House cues are made of cheaper wood and tend to have ordinary plastic ferrules (the white part near the tip) and cheap tips that don't hold chalk well. They are heavily lacquered, which means they slip easily if there is any sweat or humidity. And because they are not personally owned, people do not take care of them, leaning them against walls and tables, which leads to warpage and nicks.

Try Different Brands and Types

The first thing to do to when considering how to choose a pool cue is to play the game itself. That means trying out different brands and types of cues to see which one fits your hand the best. It may mean borrowing a friend's cues or shooting a few balls in a billiards supply store. However, the effort of trying different sticks on for size will be well worth the effort. Playing is the best way to get a feel for your game and to get to know the weight, length and style of pool cue that works best for you.

Familiarize Yourself With Terms and Manufacturers

Make sure to familiarize yourself with the terms and the manufacturers of pool cues. Cues range from large-scale, low-quality factory productions to small-scale, one-at-a time hand crafted originals. Choosing a pool cue is a personal decision and listening to the gossip or hype about a certain cue isn't wise. You need to decide what works for you and your game and not worry about the thoughts and opinions of the general public.

Narrow Down the Field

Once you get a feel for what you like, narrow down the field. Perhaps one of the first and easiest considerations to work through is whether you need a one or a two-piece cue. A one-piece offers more quality for the money but is difficult to travel with. A two-piece has a screw joint in the middle, so it can be broken down into two parts. Quality cues will fit together smoothly and have a solid metal joint. For the serious pool player who travels to tournaments and out of town games, a two-piece may be the more convenient choice.
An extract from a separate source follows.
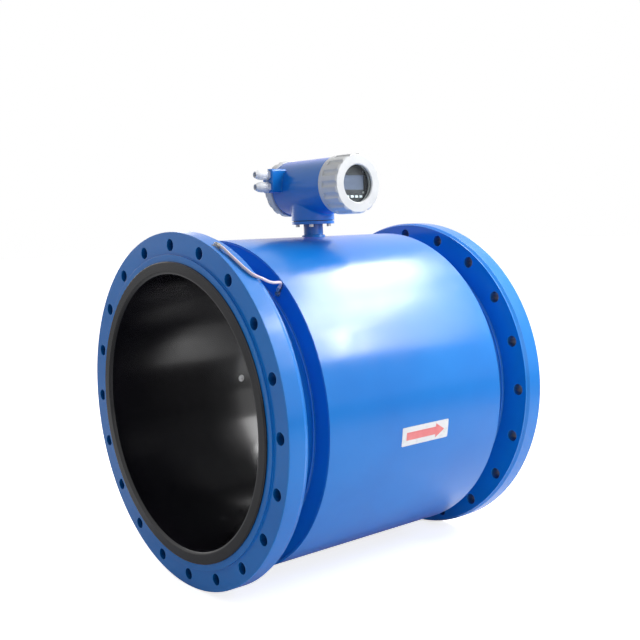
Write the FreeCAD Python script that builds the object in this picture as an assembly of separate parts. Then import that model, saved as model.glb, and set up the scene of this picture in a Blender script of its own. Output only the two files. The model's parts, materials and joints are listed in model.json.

Wood or Fiberglass/Graphite?

The second thing to consider is whether you want a wood cue or a fiberglass/graphite cue. If you decide that wood is more your style, make sure to buy one made of hardwood. This will ensure that the stick doesn't warp or bend easily. Most quality sticks are made of maple for durability. Fiberglass or graphite cues usually have a wood core and are less likely to warp, however purists would tell you that nothing beats the simplicity and timelessness of a wooden cue. This decision will be based purely on personal preference. Choose a pool cue that works for you.

Cue Logistics

Once you've decided on the kind of pool cue you like, it's time to turn your attention towards logistics; the weight and length of a cue. Regulation cue lengths are 48, 52, 57 and 60 inches. The typical rule of thumb is that the longer the arm, the longer the stick. The weight of the average pool cue comes in between 17 and 21 ounces. Most experts would agree that beginners should use a heavier stick as the added weight will help keep the cue on line longer and provide some addition spin to the ball. A lighter stick, 18 or 19 ounces, requires a more accurate, skilled stroke but it is easier to use and provides more control over the speed of the ball.

Check Out the Tip

Another consideration to make when you choose a pool cue is the tip. A soft tip provides an added feel through a shot but a hard tip lasts longer on the stick and keeps its rounded shape better. Most pros opt for a hard tip so that fewer repairs are necessary.

Test the Grip

Make sure to check the grip. Most quality cues will come with an Irish linen or nylon wrap and provide a more pleasant feel than plain wood.

Aesthetics are Important

Aesthetics come next. When you are trying to choose a pool cue, make sure to check the finish for bubbling, chips or dents. Ensure that the inlays (if the cue has any) are lined up smoothly and check under the bumper of the cue to see if it has a weight bolt or screw so you can adjust the weight of the cue. Make sure the stick is completely straight and not crooked. Place the stick on a flat surface, like a table and roll it you're your palm. If it's crooked, it will jump. Lastly, bounce the bottom (not the tip) of the cue on the floor and if you hear any weird noises like rattles, pick another cue.

Be Economical at First

The most important thing to consider when you set out to choose a pool cue is that beginners should be economical. Don't spend big bucks on a stick until you know for sure what you need and what works best for your game. You can always invest in a higher quality cue once you've improved.

Following the above tips will help you choose a pool cue that's right for you.